Photo Essay: Candy Cane Lane, Upon the Centennial of El Segundo

Out of land that was originally part of Rancho Sausal Redondo, originally used for grazing, Standard Oil of California created a company town called "El Segundo" ("The Second") to build their second oil refinery.

Although they purchased the land in 1911, El Segundo didn't officially incorporate until January 18, 1917.

And it still is very much of a company town, not only for oil (primarily, Chevron), but for so many of the industries that have flocked to the South Bay.

In 1927, LA's first municipal airport, Mines Field, was established just north of El Segundo; and in 1949, it was rechristened Los Angeles International Airport (a.k.a. LAX)

That's the same year that saw the rise of the residential housing tract that encompasses the "tree streets"—Acacia, Pine, Walnut, Maple, Oak, etc.—and, with it, came the single-family homes that now comprise "Candy Cane Lane."



"Candy Cane Lane" (not to be confused with the one in Woodland Hills) is actually the 1200 block of East Acacia Street in El Segundo, which ends at a cul-de-sac on the other side of Boeing at 1700 Imperial Avenue. The Christmas decoration tradition started in the year 1949, the same year the houses were built in the subdivision.



Boeing (now, the Boeing Satellite Development Center) had taken over the adjacent Nash Motors property—which, in 1948, had marked the arrival of other industries besides oil and air.



But, thanks to Howard Hughes and his Aerospace Group buying the place in 1955, it was back to air for El Segundo.
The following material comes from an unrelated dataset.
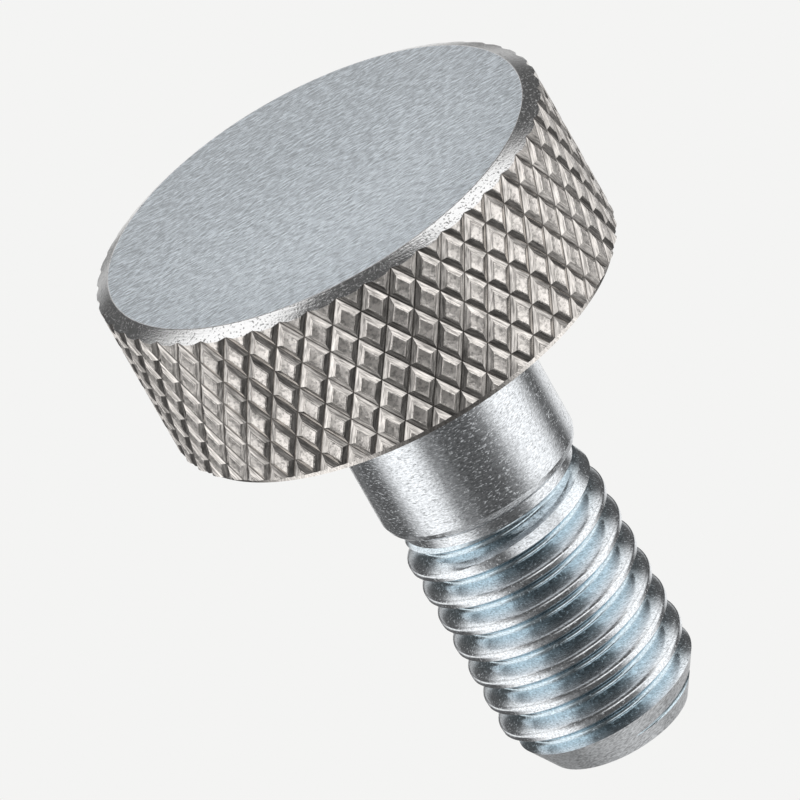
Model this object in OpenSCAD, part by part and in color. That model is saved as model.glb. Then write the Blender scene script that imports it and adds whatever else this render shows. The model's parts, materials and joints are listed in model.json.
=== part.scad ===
// Knurled thumb screw with a plain shoulder, turned from one bar.
// The screw stands on the flat face of its head; +Z runs along its axis to the tip,
// and the origin is the centre of that face. Lengths are in millimetres.

/* [Head] */
// Diameter of the head over the knurl
head_d = 18.2; // [14:0.1:26]
// Height of the head, from its face to its underside
head_h = 6.85; // [4:0.1:12]
// How far the bevel round the face reaches inwards
face_bevel_w = 0.6; // [0.3:0.05:1.2]
// Height of the bevel round the face
face_bevel_h = 0.3; // [0.1:0.05:1]
// Height of the plain band under the knurl
band_h = 0.2; // [0.1:0.05:0.6]
// How far the plain band lies below the bottom of the grooves
band_drop = 0.18; // [0.02:0.01:0.2]
// Height of the bevel where the knurl meets the band
band_bevel_h = 0.1; // [0.05:0.05:0.5]

/* [Knurl] */
// Number of grooves of each hand round the head
knurl_count = 49; // [30:1:60]
// Angle between the grooves and the axis
knurl_angle = 31.4; // [25:0.2:40]
// Depth of the grooves
knurl_depth = 0.11; // [0.05:0.01:0.19]
// Angle between the two walls of a groove
knurl_v_angle = 133; // [90:1:145]
// Height above the face of a ring of points where the grooves cross
knurl_start = 0.2; // [0:0.05:0.9]

/* [Shoulder] */
// Diameter of the plain shoulder
shoulder_d = 8; // [7.95:0.05:11]
// Length of the shoulder, from the underside of the head to the neck
shoulder_l = 6.75; // [3:0.1:20]
// How far the rounded bevel at the end of the shoulder reaches inwards
shoulder_bevel_w = 0.4; // [0.1:0.05:0.45]
// Height of the rounded bevel at the end of the shoulder
shoulder_bevel_h = 0.5; // [0.2:0.05:1.5]

/* [Neck] */
// Diameter of the neck, the part of the shank that is left unthreaded
neck_d = 7; // [6.8:0.05:7.1]
// Length of the neck between the shoulder and the thread
neck_l = 0.5; // [0.3:0.1:3]
// Height of the bevel from the neck down into the first groove
neck_bevel_h = 0.3; // [0.2:0.05:0.5]

/* [Thread] */
// Nominal diameter of the thread
thread_d = 8; // [7.5:0.1:8]
// Pitch of the right-handed thread
thread_pitch = 1.25; // [1:0.05:1.5]
// Length of the thread, from the neck to the end face
thread_l = 10.9; // [6:0.1:30]
// Play that is left over the crests, on the diameter
crest_play = 0.2; // [0.05:0.01:0.25]
// Length in which the thread rises to its full height
run_in_l = 1.1; // [0.5:0.1:2]
// Diameter of the flat end face
tip_d = 5.7; // [4:0.1:6.2]
// Height of the bevel at the tip
tip_bevel_h = 1.8; // [0.6:0.1:3]

/* [Hidden] */

round_fn = 96;
bevel_steps = 6;
// how far the cutting outlines reach past the stock that they trim
cut_margin = 0.5;

head_r = head_d / 2;
shoulder_r = shoulder_d / 2;
neck_r = neck_d / 2;

shoulder_end = head_h + shoulder_l;
thread_start = shoulder_end + neck_l;
tip_end = thread_start + thread_l;

// knurl: rings of crossings, each turned half a step from the ring before it
root_r = head_r - knurl_depth;
band_r = root_r - band_drop;
knurl_step = 360 / knurl_count;
ring_h = PI * root_r / knurl_count / tan(knurl_angle);
knurl_pitch = 2 * PI * root_r / knurl_count * cos(knurl_angle);
groove_half_w = knurl_depth * tan(knurl_v_angle / 2);
// size of the flat on a pyramid, as a share of the diamond that carries it
flat_share = 1 - 2 * groove_half_w / knurl_pitch;
ring_count = ceil(head_h / ring_h) + 3;
// the rings reach past the head at both ends, and the lowest lies below the face
knurl_z = knurl_start % ring_h - 2 * ring_h;

// thread: the standard 60 degree form with rounded roots
thread_fn = 48;
crest_r = (thread_d - crest_play) / 2;
thread_root_r = thread_d / 2 - 0.6134 * thread_pitch;
root_round = 0.1443 * thread_pitch;
crest_half_w = thread_pitch / 16 + crest_play / 2 * tan(30);
// one pitch of the outline, from the middle of a crest: height and radius
thread_outline = [
    [-crest_half_w, crest_r],
    [crest_half_w, crest_r],
    [thread_pitch / 2 - root_round * sin(60), thread_root_r + root_round * (1 - cos(60))],
    [thread_pitch / 2, thread_root_r],
    [thread_pitch / 2 + root_round * sin(60), thread_root_r + root_round * (1 - cos(60))]
];

function on_ring(angle, radius, z) = [radius * cos(angle), radius * sin(angle), z];

// A bar with diamond knurling all over: where two grooves of opposite hand cross, their
// bottoms meet, and between four crossings stands a pyramid with a flat top.
module knurled_bar() {
    n = knurl_count;
    rings = ring_count;
    crossings = [for (k = [0 : rings], c = [0 : n - 1])
        on_ring((c + k / 2) * knurl_step, root_r, knurl_z + k * ring_h)];
    // four corners of each flat: left, high, right and low
    corners = [for (k = [1 : rings - 1], c = [0 : n - 1], q = [0 : 3])
        on_ring((c + (k + 1) / 2) * knurl_step + [-1, 0, 1, 0][q] * flat_share * knurl_step / 2,
            head_r, knurl_z + (k + [0, 1, 0, -1][q] * flat_share) * ring_h)];
    ends = [[0, 0, knurl_z + ring_h / 2], [0, 0, knurl_z + (rings - 0.5) * ring_h]];

    function crossing(k, c) = k * n + c % n;
    function corner(k, c, q) = len(crossings) + ((k - 1) * n + c) * 4 + q % 4;
    function around(k, c) = [crossing(k, c), crossing(k + 1, c), crossing(k, c + 1),
        crossing(k - 1, c + 1)];

    walls = [for (k = [1 : rings - 1], c = [0 : n - 1], q = [0 : 3])
        let (a = around(k, c))
        [a[q], a[(q + 1) % 4], corner(k, c, q + 1), corner(k, c, q)]];
    flats = [for (k = [1 : rings - 1], c = [0 : n - 1], half = [0, 2])
        [corner(k, c, half), corner(k, c, half + 1), corner(k, c, half + 3)]];
    low_end = len(crossings) + len(corners);
    low_cap = [for (c = [0 : n - 1], half = [0, 1])
        half == 0 ? [low_end, crossing(1, c), crossing(0, c + 1)]
            : [low_end, crossing(0, c + 1), crossing(1, c + 1)]];
    high_cap = [for (c = [0 : n - 1], half = [0, 1])
        half == 0 ? [low_end + 1, crossing(rings, c), crossing(rings - 1, c)]
            : [low_end + 1, crossing(rings - 1, c + 1), crossing(rings, c)]];
    polyhedron(concat(crossings, corners, ends), concat(walls, flats, low_cap, high_cap));
}

// Outline of the head as it is turned: face, bevel, knurl, lower bevel and plain band
module head_outline() {
    out = head_r + cut_margin;
    face_slope = face_bevel_h / face_bevel_w;
    band_slope = band_bevel_h / (head_r - band_r);
    polygon([
        [0, 0],
        [head_r - face_bevel_w, 0],
        [out, (out - head_r + face_bevel_w) * face_slope],
        [out, head_h - band_h - (out - band_r) * band_slope],
        [band_r, head_h - band_h],
        [band_r, head_h],
        [0, head_h]
    ]);
}

module head() {
    intersection() {
        knurled_bar();
        rotate_extrude($fn = round_fn) head_outline();
    }
}

// Plain shoulder with its rounded end, and the neck behind it
module shank() {
    bevel_z = shoulder_end - shoulder_bevel_h;
    bevel_r = shoulder_r - shoulder_bevel_w;
    rotate_extrude($fn = round_fn) polygon(concat(
        [[0, head_h / 2], [shoulder_r, head_h / 2]],
        [for (i = [0 : bevel_steps])
            let (a = 90 * i / bevel_steps)
            [bevel_r + shoulder_bevel_w * cos(a), bevel_z + shoulder_bevel_h * sin(a)]],
        [[neck_r, shoulder_end],
            [neck_r, thread_start],
            [neck_r - neck_bevel_h, thread_start + neck_bevel_h],
            [0, thread_start + neck_bevel_h]]
    ));
}

// A bar with a right-handed thread, longer than the screw needs at both ends
module threaded_bar() {
    n = thread_fn;
    points_a_turn = len(thread_outline);
    turns = ceil(thread_l / thread_pitch) + 3;
    rows = turns * points_a_turn;
    z0 = thread_start - 2 * thread_pitch;
    function at(i, j) = let (p = thread_outline[j % points_a_turn])
        on_ring(360 * i / n, p[1],
            z0 + (i / n + floor(j / points_a_turn)) * thread_pitch + p[0]);
    grid = [for (i = [0 : n - 1], j = [0 : rows]) at(i, j)];
    // the last turn ends one pitch above the first column
    last = [for (j = [rows - points_a_turn + 1 : rows]) at(n, j)];
    ends = [[0, 0, z0 + thread_pitch / 2], [0, 0, z0 + (turns + 0.5) * thread_pitch]];

    function index(i, j) = i < n ? i * (rows + 1) + j
        : j + points_a_turn <= rows ? j + points_a_turn
        : n * (rows + 1) + j - (rows - points_a_turn + 1);
    low_end = len(grid) + len(last);

    sides = [for (i = [0 : n - 1], j = [0 : rows - 1], half = [0, 1])
        half == 0 ? [index(i, j), index(i, j + 1), index(i + 1, j + 1)]
            : [index(i, j), index(i + 1, j + 1), index(i + 1, j)]];
    low_cap = concat(
        [for (i = [0 : n - 1]) [low_end, index(i, 0), index(i + 1, 0)]],
        [for (j = [0 : points_a_turn - 1]) [low_end, index(0, j + 1), index(0, j)]]);
    high_cap = concat(
        [for (i = [0 : n - 1]) [low_end + 1, index(i + 1, rows), index(i, rows)]],
        [for (j = [rows - points_a_turn : rows - 1]) [low_end + 1, index(n, j), index(n, j + 1)]]);
    polyhedron(concat(grid, last, ends), concat(sides, low_cap, high_cap));
}

// Outline that trims the thread: it rises out of the neck and ends in the bevelled tip
module thread_envelope() {
    out = crest_r + cut_margin;
    start_r = neck_r - cut_margin / 10;
    rise = (crest_r - start_r) / run_in_l;
    tip_r = tip_d / 2;
    fall = (crest_r - tip_r) / tip_bevel_h;
    polygon([
        [0, thread_start],
        [start_r, thread_start],
        [out, thread_start + (out - start_r) / rise],
        [out, tip_end - (out - tip_r) / fall],
        [tip_r, tip_end],
        [0, tip_end]
    ]);
}

module thread() {
    intersection() {
        threaded_bar();
        rotate_extrude($fn = round_fn) thread_envelope();
    }
}

module thumb_screw() {
    color("#b7bcc0") union() {
        head();
        shank();
        thread();
    }
}

thumb_screw();
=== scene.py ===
"""Finished surfaces of a knurled thumb screw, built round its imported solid.

The screw stands on the flat face of its head, +Z runs along its axis to the tip, and the
origin is the centre of that face. Everything here is in metres.
"""

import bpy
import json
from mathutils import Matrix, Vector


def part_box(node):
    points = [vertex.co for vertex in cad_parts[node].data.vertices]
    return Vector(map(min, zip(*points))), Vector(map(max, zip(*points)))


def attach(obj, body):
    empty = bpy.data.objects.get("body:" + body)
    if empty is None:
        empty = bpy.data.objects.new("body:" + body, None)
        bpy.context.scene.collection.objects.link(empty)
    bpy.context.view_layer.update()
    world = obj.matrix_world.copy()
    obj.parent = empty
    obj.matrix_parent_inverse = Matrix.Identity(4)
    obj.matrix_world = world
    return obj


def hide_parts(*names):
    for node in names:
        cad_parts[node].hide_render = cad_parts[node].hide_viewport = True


bl_info = {
    "name": "Knurled Thumb Screw",
    "version": (1, 0, 0),
    "blender": (4, 5, 0),
    "location": "3D View > Sidebar > Thumb Screw",
    "description": "Builds the finished surfaces of a knurled thumb screw with a plain shoulder",
    "category": "Object",
}

import json
from functools import partial
from math import cos, pi, radians, sin, tan

import bmesh
import bpy
from mathutils import Matrix, Vector

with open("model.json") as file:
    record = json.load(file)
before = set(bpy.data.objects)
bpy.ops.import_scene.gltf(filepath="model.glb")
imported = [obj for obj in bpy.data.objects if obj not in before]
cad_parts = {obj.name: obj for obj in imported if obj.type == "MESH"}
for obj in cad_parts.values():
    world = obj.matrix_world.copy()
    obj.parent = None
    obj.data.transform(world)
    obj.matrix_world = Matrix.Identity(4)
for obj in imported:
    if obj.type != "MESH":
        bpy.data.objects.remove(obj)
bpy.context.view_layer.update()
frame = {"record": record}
BODY = "root"
NODE = "thumb_screw"
MM = 0.001
# how far the turned outlines reach past the stock that they trim
CUT_MARGIN = 0.5 * MM
# faces round a turned surface, but for the head's, which keep step with its grooves
ROUND_SEGMENTS = 256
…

By the mid-1950s, El Segundo had become “Aerospace Capital of the World."



And the residential area just south of LAX and west of Sepulveda Boulevard is still known as the "Aviation Corridor."



Nestled just to the south of the airport where LA's "Jet Age" became fully realized, El Segundo has managed to maintain its "small town" atmosphere.



The city pays to insulate the houses in the Aviation Corridor for sound—with new windows, exterior doors, and attic insulation so its residents can actually sleep, have a conversation, and watch TV...



...despite all those planes taking off and landing overhead.



In the Christmas season, though, you can hear those sleigh bells jingling and ring-ting-tingling, too.



Outside, the snow may not be falling—but the street is full of friends calling "Yoo hoo." They've come from near and far to view the 26 houses all decorated for the holidays.



This year, there were birds...



...and menageries of other woodland creatures...



...intermingling with arctic beasts.



It may never snow in Southern California, but its homeowners figure out a way to have snowmen on their front lawns.



Although it's just the 1200 block of Acacia that's closed to traffic and officially considered Candy Cane Lane...



...the 1100 block takes advantage of the local foot traffic...



...and does it up real nice as well.



In the new year, El Segundo will celebrate its centennial. The city has surely changed a lot over the last century; but an oil refinery is still at its southwest corner, and an airfield is still to the north.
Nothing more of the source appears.